Gleichzeitig erfolgt das Bekenntnis zum Vollzeitparlament. Seien wir doch ehrlich – wer von uns hier drin hat denn bisher unter 40 Stunden in der Woche für seine Parlamentsarbeit aufgewendet? Das werden nicht viele sein. Es gab nur manchmal die Meinung – und die habe früher auch ich einmal vertreten –, in einem Vollzeitparlament müsste man seine ganze Arbeitszeit für das Parlament aufwenden, und hier drin sind viele, die mehr als 40 Stunden in der Woche arbeiten. Dass man einen Teil seiner Arbeitszeit dafür aufwendet, um z. B. in seinem Beruf auf dem Laufenden zu bleiben, muss nach wie vor möglich sein, weil das Abgeordnetenmandat eine auf Zeit vergebene Aufgabe ist und es nicht sein kann, dass man danach in der Luft hängt. Deswegen muss die Möglichkeit, im Beruf zu bleiben und ihn aufrechtzuerhalten, gegeben sein. Das gilt auch weiterhin.

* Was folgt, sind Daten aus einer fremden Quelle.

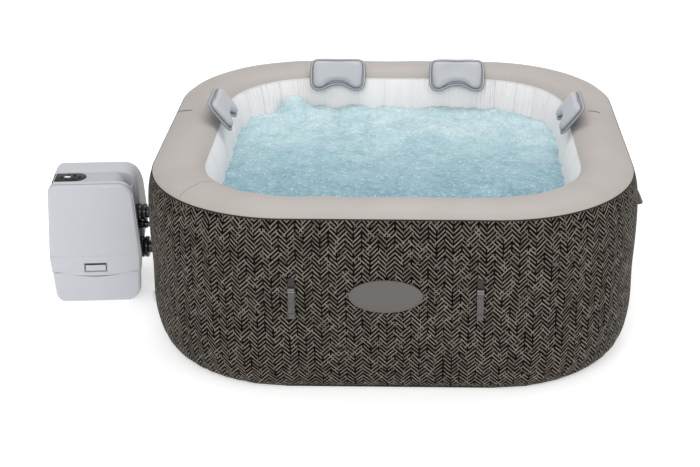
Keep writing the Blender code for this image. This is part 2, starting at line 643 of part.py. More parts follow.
def build_board(looks, pump):
    board = box("control_board", (-0.100, 0.09, 0.27), (-0.098, 0.19, 0.42), looks["board"], pump)
    for name, low, high in (("relay", (-0.0985, 0.10, 0.30), (-0.080, 0.13, 0.33)),
                            ("transformer", (-0.0985, 0.14, 0.36), (-0.070, 0.18, 0.40))):
        combine(board, box(name, low, high, None, pump), "UNION")


def from_pump(x, y):
    """A place in the pump's frame, in the tub's frame."""
    return (PUMP_PLACE[0] + x * math.cos(PUMP_YAW) - y * math.sin(PUMP_YAW),
            PUMP_PLACE[1] + x * math.sin(PUMP_YAW) + y * math.cos(PUMP_YAW))


def build_pipes(looks):
    """Heater and pipes inside the pump unit, up to the couplings."""
    y = COUPLING_Y
    upper, air, lower = UPPER[0], AIR[0], LOWER[0]
    heater = from_pump(*HEATER_PLACE)
    sleeve("heater_tube", 0.020, 0.026, HEATER_LOW, HEATER_HIGH, looks["steel"], (*heater, 0), steps=20)
    pipe("return_pipe", [(JOINT_X - GAP, y, upper), (-1.040, y, upper), (-1.058, y, upper - 0.001),
                         (-1.085, y + 0.002, upper - 0.010), (heater[0] + 0.006, heater[1], 0.315),
                         (*heater, 0.300), (*heater, HEATER_HIGH + GAP)], 0.015, looks["black_plastic"])
    pipe("suction_pipe", [(JOINT_X - GAP, y, lower), (-1.030, y, lower), (-1.044, y, lower - 0.004),
                          (-1.053, y, lower - 0.016), (-1.056, y, 0.100), (-1.059, y + 0.003, 0.076),
                          (-1.067, y + 0.006, 0.064), (-1.0805, y + 0.0075, 0.062)], 0.014,
         looks["black_plastic"])
    pipe("air_pipe", [(JOINT_X - GAP, y, air), (-1.030, y, air), (-1.042, y + 0.004, air),
                      (-1.050, y + 0.016, air), (-1.060, 0.0, 0.300), (-1.085, 0.045, 0.335),
                      (-1.115, 0.064, 0.353), (-1.1555, 0.068, 0.356)], 0.009, looks["black_plastic"])


def make_looks():
    return {
        "print": material("printed_vinyl", (0.075, 0.065, 0.055), 0.6),
        "rim": material("rim_vinyl", (0.50, 0.46, 0.42), 0.5),
        "liner": material("liner_vinyl", (0.80, 0.81, 0.83), 0.45),
        "pillow": material("pillow_vinyl", (0.46, 0.47, 0.50), 0.5),
        "pump": material("pump_plastic", (0.58, 0.60, 0.64), 0.4),
        "panel": material("panel_plastic", (0.03, 0.035, 0.05), 0.25),
        "lens": material("display_lens", (0.6, 0.65, 0.7), 0.1),
        "black_plastic": material("black_plastic", (0.01, 0.01, 0.012), 0.35),
        "grey_plastic": material("grey_plastic", (0.22, 0.22, 0.22), 0.4),
        "white_plastic": material("white_plastic", (0.75, 0.76, 0.77), 0.4),
        "filter": material("filter_paper", (0.80, 0.80, 0.76), 0.9),
        "motor": material("motor_steel", (0.35, 0.36, 0.38), 0.4, 0.8),
        "steel": material("heater_steel", (0.60, 0.61, 0.62), 0.3, 1.0),
        "board": material("circuit_board", (0.03, 0.16, 0.07), 0.5),
    }


def main():
    clear_scene()
    looks = make_looks()
    pump = bpy.data.objects.new("pump_frame", None)
    bpy.context.scene.collection.objects.link(pump)
    pump.location = PUMP_PLACE
    pump.rotation_euler = (0, 0, PUMP_YAW)
    build_skins(looks)
    build_webs(looks)
    build_badge(looks)
    build_straps(looks)
    build_headrests(looks)
    build_valves(looks)
    build_wall_ports(looks)
    build_nuts(looks)
    build_pump_shells(looks, pump)
    build_panel(looks, pump)
    build_front_details(looks, pump)
    build_circulation(looks, pump)
    build_blower(looks, pump)
    build_board(looks, pump)
    build_pipes(looks)


main()
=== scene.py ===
"""The looks of an inflatable hot tub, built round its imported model.

Metres, +Z up, in the model's own frame: the origin is the middle of the tub's underside, -Y is
the front, and the pump unit stands on the -X side.
"""
import json
import math

import bmesh
import bpy
import numpy as np
from mathutils import Matrix, Vector, noise


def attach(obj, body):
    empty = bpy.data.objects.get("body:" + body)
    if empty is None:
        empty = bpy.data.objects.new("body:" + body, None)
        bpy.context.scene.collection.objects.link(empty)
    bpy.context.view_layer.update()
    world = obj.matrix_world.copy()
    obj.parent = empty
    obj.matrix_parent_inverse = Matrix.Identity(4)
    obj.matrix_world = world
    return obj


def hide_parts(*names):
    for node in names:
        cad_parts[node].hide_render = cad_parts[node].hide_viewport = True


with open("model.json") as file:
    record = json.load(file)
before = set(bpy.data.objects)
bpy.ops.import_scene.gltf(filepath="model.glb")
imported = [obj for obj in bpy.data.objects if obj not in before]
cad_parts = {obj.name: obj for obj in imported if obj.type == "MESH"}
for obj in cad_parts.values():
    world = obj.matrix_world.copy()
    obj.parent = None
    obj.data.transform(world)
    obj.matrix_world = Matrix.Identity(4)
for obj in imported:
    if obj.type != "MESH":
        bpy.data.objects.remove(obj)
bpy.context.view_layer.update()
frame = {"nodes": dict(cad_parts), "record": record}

# --- Driving dimensions -------------------------------------------------------------------------
CORE = 0.36              # half-length of each straight side
RUN_RADIUS = 0.53        # corner radius along which the distance round the tub is measured
SKIN = 0.003
INNER_ROUNDER = 0.030    # the bath's corners are rounder than the wall's by this much

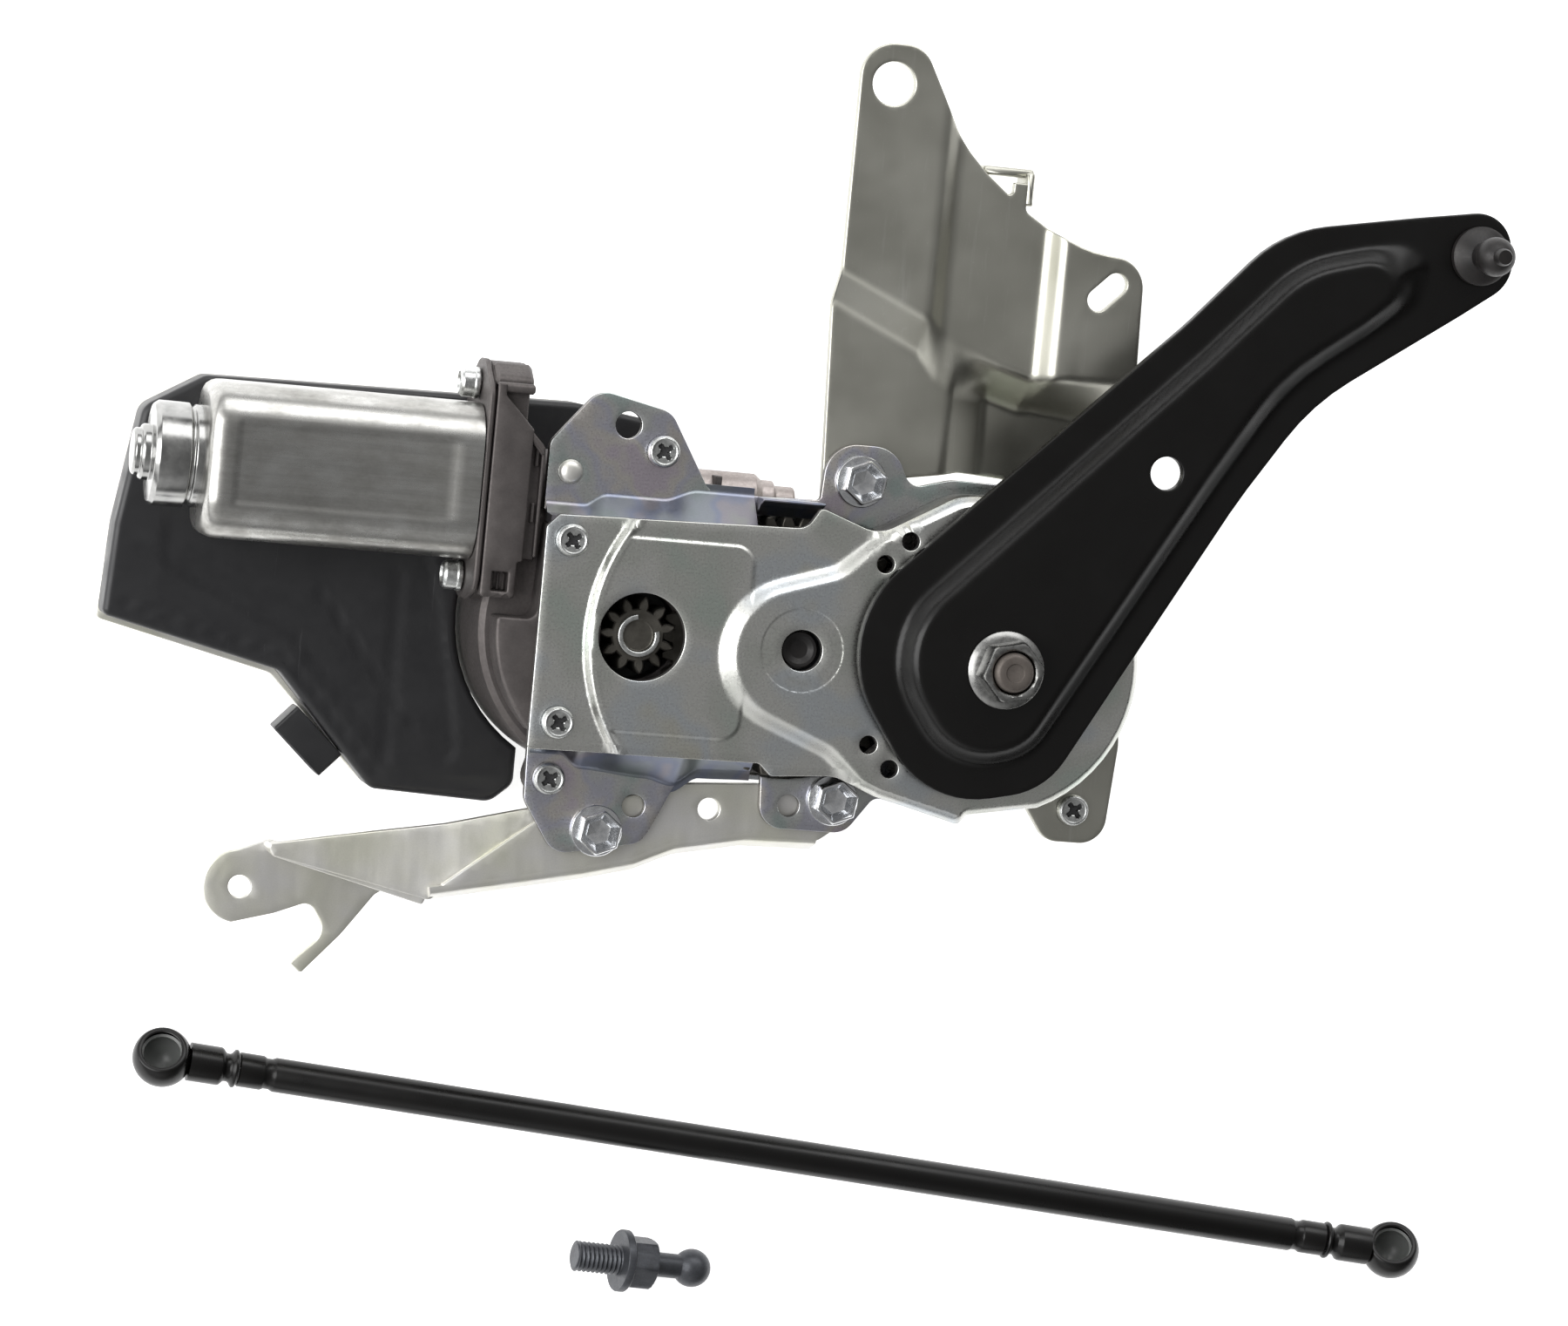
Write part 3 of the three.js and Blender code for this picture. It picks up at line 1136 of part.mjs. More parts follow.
function looseBallStud() {
  const flangeAt = new THREE.Vector3(...STUD.flange, 0);
  const flat = new THREE.Vector3(STUD.towards[0] - flangeAt.x, STUD.towards[1] - flangeAt.y, 0).normalize();
  const tilt = Math.asin((STUD.flangeR - BALL_R) / STUD.reach);
  const along = flat.clone().multiplyScalar(Math.cos(tilt)).setZ(-Math.sin(tilt));
  flangeAt.z = STUD.flangeR * Math.cos(tilt) + 0.15;
  const profile = [[0, -13.4], [3.3, -13.4], [4, -12.6], [4, -1], [STUD.flangeR, -1], [STUD.flangeR, 1],
    [6.2, 1.4], [3.2, 1.6], [3.2, STUD.reach - 3.8], ...ballProfile(BALL_R, STUD.reach, -50, 90, 6)];
  const hex = prismGeometry(hexagon(0, 0, 12, 0), 0.8, 8.2);
  return join(solid(placedAlong(turnedGeometry(profile, 14), flangeAt, along)),
    solid(placedAlong(hex, flangeAt, along)));
}

add("rod_tube", rodTube(), blackCoat);
["left", "right"].forEach((side, i) => {
  add(`rod_socket_${side}`, rodSocket(i), blackCoat);
  add(`socket_liner_${side}`, socketLiner(i), greyPlastic);
});
add("loose_ball_stud", looseBallStud(), darkSteel);

// ---------------------------------------------------------------- origin under the middle of the kit

const box = new THREE.Box3().setFromObject(kit);
const middle = box.getCenter(new THREE.Vector3());
kit.position.set(-middle.x, -middle.y, -box.min.z);

export default kit;
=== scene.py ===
"""Looks for the power liftgate drive unit and its loose rod and ball stud.

The builders work in millimetres, with the output shaft's axis at x = y = 0 and the table at z = 0.
"""
import json
import math

import bpy
import numpy as np
from mathutils import Matrix, Vector
from mathutils.geometry import delaunay_2d_cdt


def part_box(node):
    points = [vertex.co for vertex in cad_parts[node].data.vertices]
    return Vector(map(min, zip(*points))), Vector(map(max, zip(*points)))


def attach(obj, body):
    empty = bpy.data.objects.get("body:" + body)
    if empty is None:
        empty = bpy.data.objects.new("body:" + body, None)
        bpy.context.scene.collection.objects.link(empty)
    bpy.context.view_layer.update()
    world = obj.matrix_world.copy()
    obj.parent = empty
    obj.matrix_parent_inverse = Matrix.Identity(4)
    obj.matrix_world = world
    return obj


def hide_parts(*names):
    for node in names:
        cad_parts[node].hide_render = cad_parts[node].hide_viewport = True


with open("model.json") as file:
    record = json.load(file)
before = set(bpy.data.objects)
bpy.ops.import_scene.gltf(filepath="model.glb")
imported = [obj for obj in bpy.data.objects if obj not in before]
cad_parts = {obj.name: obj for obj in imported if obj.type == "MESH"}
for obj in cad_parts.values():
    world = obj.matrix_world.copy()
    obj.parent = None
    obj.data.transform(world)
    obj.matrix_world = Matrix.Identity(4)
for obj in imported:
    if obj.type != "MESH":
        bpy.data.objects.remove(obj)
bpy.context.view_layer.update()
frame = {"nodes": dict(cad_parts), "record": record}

MM = 0.001
_low, _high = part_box("output_shaft")
ORIGIN = np.array([(_low[0] + _high[0]) / 2, (_low[1] + _high[1]) / 2, 0.0])

PIN = (-50.0, 0.0)
CLUTCH = (-90.5, 0.0)
MOTOR = (34.25, 33.0)  # y and z of the motor's axis
ARM_TIP = (115.0, 114.5)
SHEET = 2.4
EAR_SHEET = 2.3
EAR_TOP = 45.0
BRACKET_TOP = 42.4


# ---------------------------------------------------------------- camera, table and light

def camera():
    lean_x, lean_y, roll = math.radians(13), math.radians(5), math.radians(4.5)
    across = Vector((math.cos(roll), math.sin(roll), 0))
    along = Vector((-math.sin(roll), math.cos(roll), 0))
    back = (Vector((0, 0, 1)) - math.tan(lean_x) * across + math.tan(lean_y) * along).normalized()
    right = (across - across.dot(back) * back).normalized()
    up = back.cross(right)
    target = Vector(ORIGIN) + Vector((-54.37, -3.4, 60)) * MM
    place = Matrix((right, up, back)).transposed().to_4x4()
    place.translation = target + back * 1.4
    data = bpy.data.cameras.new("camera")
    data.lens = 128.8
    data.sensor_width = 36
    data.clip_end = 20
    made = bpy.data.objects.new("camera", data)
    made.matrix_world = place
    bpy.context.collection.objects.link(made)
    bpy.context.scene.camera = made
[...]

Die Föderalismusreform hat den Landtagen weitere Aufgaben zugeordnet. Auch dafür braucht man mehr Engagement und das Vollzeitparlament.

Die Inkompatibilität für Beamte – von der FDP/DVP seit Langem gefordert, in einem zweiten Schritt übrigens auch in der Koalitionsvereinbarung verankert und durch die Verwaltungsstrukturreform notwendiger denn je – begrüßen wir. Auch die Pauschalen wurden auf praktikable und nachvollziehbare Formen umgestellt.

In der nächsten Stufe – es wurde schon angesprochen – müssen wir entlang dem gemeinsam beschlossenen Entschließungsantrag noch ein paar Dinge regeln. Die Wahlkreisreform steht an. Wir wollen – das haben wir alle miteinander beschlossen – möglichst gleich große Wahlkreise. Wir wollen eine Auszählung der Landtagswahl künftig nach Prozenten. – Das ist hier einstimmiger Beschluss gewesen, Frau Kollegin Bauer, auch wenn Sie jetzt den Kopf schütteln.

(Abg. Dr. Ulrich Noll FDP/DVP zu Abg. Theresia Bauer GRÜNE: Nachlesen! – Gegenruf der Abg. Theresia Bauer GRÜNE: Der Widerspruch unserer Fraktion ist im Protokoll festgehalten! Nachlesen!)